=== SHORT TASK ===
Everything in the listing below from the line containing "cover, *fasteners, *gland, *cores, *gauges, *gauge_leads]" through the line containing "obj.parent = empty" should be repeated exactly; leave out every other line.
## begin MATERIAL
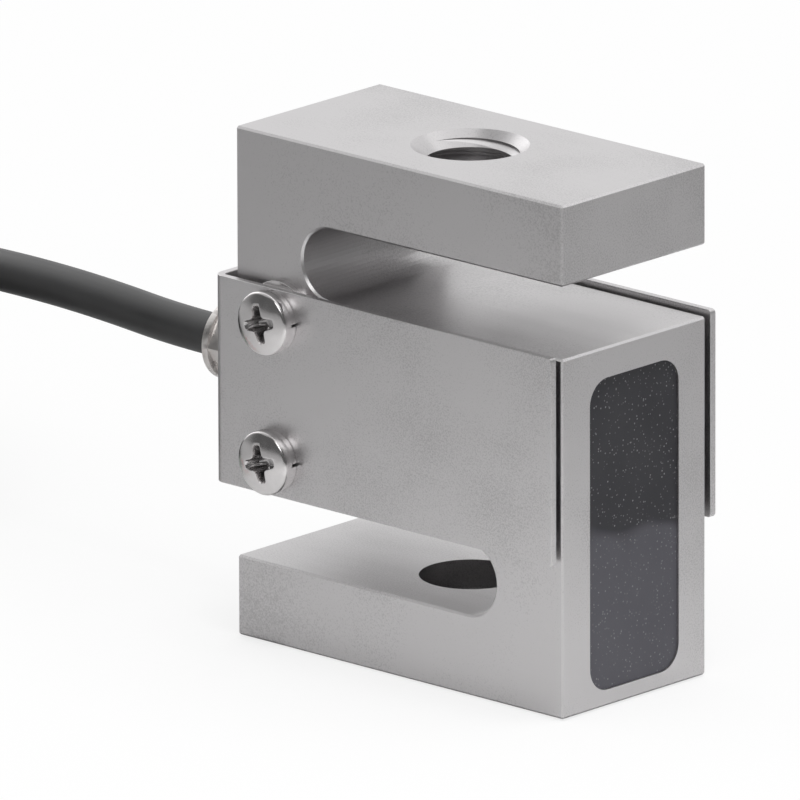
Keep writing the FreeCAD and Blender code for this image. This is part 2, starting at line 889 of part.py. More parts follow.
def make_solder():
    """Eight solder cones on the board's front, over the ends of the cores and leads."""
    cones = []
    for n, (across, up) in enumerate(BOARD_HOLES):
        for kind, spread, wide in (("core", size.core_offset, 1.0), ("lead", size.lead_offset, 0.7)):
            cone = doc.addObject("Part::Cone", f"solder_{kind}_{n}")
            cone.Placement.Rotation = FreeCAD.Rotation(FreeCAD.Vector(0, 1, 0), 90)
            bind(cone, "Radius1", size.solder_radius * wide)
            bind(cone, "Radius2", size.solder_top * wide)
            bind(cone, "Height", size.solder_height)
            move(cone, board_front, spread * across, middle + spread * up)
            cones.append(cone)
    return group("solder_joints", cones)


def make_fillings(cores, gauges, leads, board, board_pad, resistors, solder):
    """The two pottings: each is its space less what lies in it."""
    cavity_fill = new_body("cavity_fill")
    cavity_sketch = body_sketch(cavity_fill, "cavity_fill_outline", "XZ_Plane")
    cavity_outline(cavity_sketch)
    cavity_length = size.body_depth - size.cavity_recess * 2
    pad(cavity_fill, "cavity_fill_pad", cavity_sketch, cavity_length, symmetric=True)
    cavity_parts = fuse("cavity_contents", cores + gauges + leads)
    cavity_potting = cut("cavity_potting", cavity_fill, cavity_parts)
    end_fill = new_body("end_fill")
    end_sketch = body_sketch(end_fill, "end_fill_outline", "YZ_Plane", pocket_floor)
    pocket_outline(end_sketch, ZERO)
    pad(end_fill, "end_fill_pad", end_sketch, size.pocket_depth - size.end_recess)
    end_parts = fuse("end_contents", [board, board_pad, solder] + resistors + cores + leads)
    end_potting = cut("end_potting", end_fill, end_parts)
    return cavity_potting, end_potting


# cable: its run from the gland, its hank on the floor, and the stripped far end
def make_cable():
    mouth = FreeCAD.Vector(-(half_width + nut_far).value, 0, middle.value)
    landed = FreeCAD.Vector(
        (near_fold - size.landing).value,
        (size.hank_y + size.fold_turn).value,
        highest_turn.value,
    )
    slope = FreeCAD.Vector(1, 0, ENTRY_SLOPE)
    hank_mouth = landed + slope * size.entry_stub.value
    route = [mouth + FreeCAD.Vector(*step) for step in CABLE_STEPS]
    route += [hank_mouth + slope * LAST_RUN, hank_mouth]
    run = tube("cable_run", route, size.cable_radius.value)
    buried = landed - FreeCAD.Vector(size.tail_stub.value, 0, 0)
    entry = tube("hank_entry", [hank_mouth, landed, buried], size.cable_radius.value)
    tail = rod(
        "hank_tail", near_fold, size.hank_y - outer_turn, lowest_turn, size.cable_radius, size.tail_stub
    )
    hank = fuse("cable_hank", [make_hank_ring(), entry, tail])
    return [run, hank, make_ties()] + make_leads()


def stadium(sketch, radius):
    """A long hole's outline: two straight sides and two half circles of the radius."""
    far, near = size.hank_x - size.hank_straight / 2, near_fold
    low, high = size.hank_y - radius, size.hank_y + radius
    centres = {1: (near, size.hank_y), 3: (far, size.hank_y)}
    outline(sketch, [(far, low), (near, low), (near, high), (far, high)], centres)


def make_hank_ring():
    """The hank's turns as one ring, rounded along its edges."""
    ring = new_body("hank_ring")
    sketch = body_sketch(ring, "hank_outline", "XY_Plane", hank_low)
    stadium(sketch, hank_outer)
    stadium(sketch, hank_inner)
    pad(ring, "hank_pad", sketch, hank_high - hank_low)
    dress(ring, "PartDesign::Fillet", "hank_edges", "Radius", size.hank_corner, is_level)
    return ring


def is_level(edge):
    return abs(edge.Vertexes[0].Point.z - edge.Vertexes[-1].Point.z) < 1e-6


def make_ties():
    """A band round each of the hank's two sides."""
    ties = []
    gap = size.clearance
    wall = size.clearance + size.tie_thick
    for name, side in (("rear", 1), ("front", -1)):
        inner = size.hank_y + hank_inner * side
        outer = size.hank_y + hank_outer * side
        left, right = (inner, outer) if side > 0 else (outer, inner)
        tie = new_body(f"{name}_tie")
        sketch = body_sketch(tie, f"{name}_tie_outline", "YZ_Plane", size.hank_x)
        for grow in (wall, gap):
            corner = size.hank_corner + grow
            rounded_box(sketch, left - grow, right + grow, hank_low - grow, hank_high + grow, corner)
        pad(tie, f"{name}_tie_pad", sketch, size.tie_width, symmetric=True)
        ties.append(tie)
    return group("hank_ties", ties)


def make_leads():
    """The stripped cores and the shield's drain wire, fanned out on the floor past the jacket's end."""
    jacket_end = FreeCAD.Vector(
        (near_fold + size.tail_stub).value,
        (size.hank_y - outer_turn).value,
        lowest_turn.value,
    )
    wires = [
        (f"lead_{colour}", CORE_CORNERS[colour], size.core_radius.value, steps)
        for colour, steps in LEAD_STEPS.items()
    ]
    wires.append(("shield_drain", (0, 0), size.tip_radius.value, DRAIN_STEPS))
    pieces = []
    for name, (across, up), radius, steps in wires:
        spread = size.core_offset.value
        start = jacket_end + FreeCAD.Vector(0, spread * across, spread * up)
        points = [start] + [start + FreeCAD.Vector(*step) for step in steps]
        shape = tube_shape(name, points, radius)
        if name != "shield_drain":
            onward = points[-1] - points[-2]
            tip = Part.makeCylinder(
                size.tip_radius.value, size.tip_length.value, points[-1], onward
            )
            shape = shape.fuse(tip)
        piece = doc.addObject("Part::Feature", name)
        piece.Shape = shape
        pieces.append(piece)
    return pieces


body = make_body()
cover = make_cover()
fasteners = make_fasteners()
gland = make_gland()
cores = make_cores()
gauges, gauge_leads = make_gauges()
board, board_pad, resistors = make_board()
solder = make_solder()
fillings = make_fillings(cores, gauges, gauge_leads, board, board_pad, resistors, solder)
cable = make_cable()
doc.recompute()

for thing in doc.Objects:
    if "Invalid" in thing.State or "Error" in thing.State:
        raise ValueError(f"{thing.Name} is {thing.State}")

nodes = [body, cover, *fasteners, *gland, *cores, *gauges, *gauge_leads]
nodes += [board, board_pad, *resistors, solder, *fillings, *cable]
for node in nodes:
    if node.Shape.isNull() or not node.Shape.isValid() or not node.Shape.Solids:
        raise ValueError(f"{node.Label} has no valid solid")
for node in nodes:
    node.Shape.exportStep(f"parts/{node.Label}.step")
    box = node.Shape.BoundBox
    corners = [round(c, 2) for c in (box.XMin, box.YMin, box.ZMin, box.XMax, box.YMax, box.ZMax)]
    print(node.Label, "solids", len(node.Shape.Solids), "volume", round(node.Shape.Volume, 2), corners)
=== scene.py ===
import json
import math

import bmesh
import bpy
from mathutils import Matrix, Vector


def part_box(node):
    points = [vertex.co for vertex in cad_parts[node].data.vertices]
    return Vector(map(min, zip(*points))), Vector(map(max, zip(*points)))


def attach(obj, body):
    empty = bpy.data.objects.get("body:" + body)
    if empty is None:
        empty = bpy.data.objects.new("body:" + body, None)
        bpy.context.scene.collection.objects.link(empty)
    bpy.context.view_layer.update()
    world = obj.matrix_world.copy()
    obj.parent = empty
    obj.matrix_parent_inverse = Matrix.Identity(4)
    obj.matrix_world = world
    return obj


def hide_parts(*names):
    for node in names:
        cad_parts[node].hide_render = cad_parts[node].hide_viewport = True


MM = 0.001

# camera: where it looks from, and the lens that gives the photograph's scale
CAMERA_AZIMUTH = math.radians(42.763)
CAMERA_ELEVATION = math.radians(16.244)
CAMERA_ROLL = math.radians(-0.169)
CAMERA_DISTANCE = 3138.0 * MM
CAMERA_LENS = 1229.0
SENSOR_WIDTH = 36.0
BODY_CENTRE = Vector((0.0, 0.0, 30.5)) * MM
AIM_RIGHT = -8.127 * MM
AIM_UP = 0.023 * MM

# cable: its route in millimetres as in the part's source, then the turns of its hank
CABLE_DIAMETER = 5.0 * MM
CABLE_ROUTE = (
    (-38.0, 0.0, 30.5),
    (-46.0, 0.0, 30.5),
    (-58.0, 0.9, 31.1),
    (-71.0, 2.2, 31.0),
    (-85.0, 4.2, 30.0),
    (-97.1, 6.0, 27.38),
    (-107.1, 6.0, 23.58),
    (-120.6, 6.0, 18.45),
)
HANK_X = -153.6
HANK_Y = -9.0
HALF_STRAIGHT = 36.0
INNER_TURN = 15.0
PITCH = 5.0
LANES = 3
LEVELS = 4
LOWEST_TURN = 3.45
FOLD_POINTS = 12
STEP_POINTS = 6
STEP_LENGTH = 10.0
TAIL_LENGTH = 20.0

# stripped far end: each core's place in the jacket, and how far it has run from the jacket's end
CORE_OFFSET = 0.8
CORE_DIAMETER = 1.0 * MM
DRAIN_DIAMETER = 0.7 * MM
LEADS = {
    "red": ((-1, -1), ((5.0, 0.0, 0.0), (13.0, -1.6, -1.2), (24.0, -2.2, -2.1), (35.0, -1.6, -2.1))),
    "black": ((1, -1), ((5.0, 0.0, 0.0), (13.0, 3.0, -1.2), (24.0, 5.4, -2.1), (34.0, 10.0, -2.1))),
    "green": ((1, 1), ((4.5, 0.0, 0.0), (11.0, 4.4, -1.6), (20.0, 10.2, -3.7), (28.0, 15.6, -3.7))),
    "white": ((-1, 1), ((5.0, 0.0, 0.0), (13.0, 0.6, -1.9), (23.0, 1.0, -3.7), (33.0, 3.2, -3.7))),
}
DRAIN = ((5.0, 0.0, 0.0), (13.0, 1.6, -1.4), (22.0, 3.0, -3.0), (30.0, 5.4, -3.0))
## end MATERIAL
=== WRITTEN SOLUTION ===
nodes = [body, cover, *fasteners, *gland, *cores, *gauges, *gauge_leads]
nodes += [board, board_pad, *resistors, solder, *fillings, *cable]
for node in nodes:
    if node.Shape.isNull() or not node.Shape.isValid() or not node.Shape.Solids:
        raise ValueError(f"{node.Label} has no valid solid")
for node in nodes:
    node.Shape.exportStep(f"parts/{node.Label}.step")
    box = node.Shape.BoundBox
    corners = [round(c, 2) for c in (box.XMin, box.YMin, box.ZMin, box.XMax, box.YMax, box.ZMax)]
    print(node.Label, "solids", len(node.Shape.Solids), "volume", round(node.Shape.Volume, 2), corners)
=== scene.py ===
import json
import math

import bmesh
import bpy
from mathutils import Matrix, Vector


def part_box(node):
    points = [vertex.co for vertex in cad_parts[node].data.vertices]
    return Vector(map(min, zip(*points))), Vector(map(max, zip(*points)))


def attach(obj, body):
    empty = bpy.data.objects.get("body:" + body)
    if empty is None:
        empty = bpy.data.objects.new("body:" + body, None)
        bpy.context.scene.collection.objects.link(empty)
    bpy.context.view_layer.update()
    world = obj.matrix_world.copy()
    obj.parent = empty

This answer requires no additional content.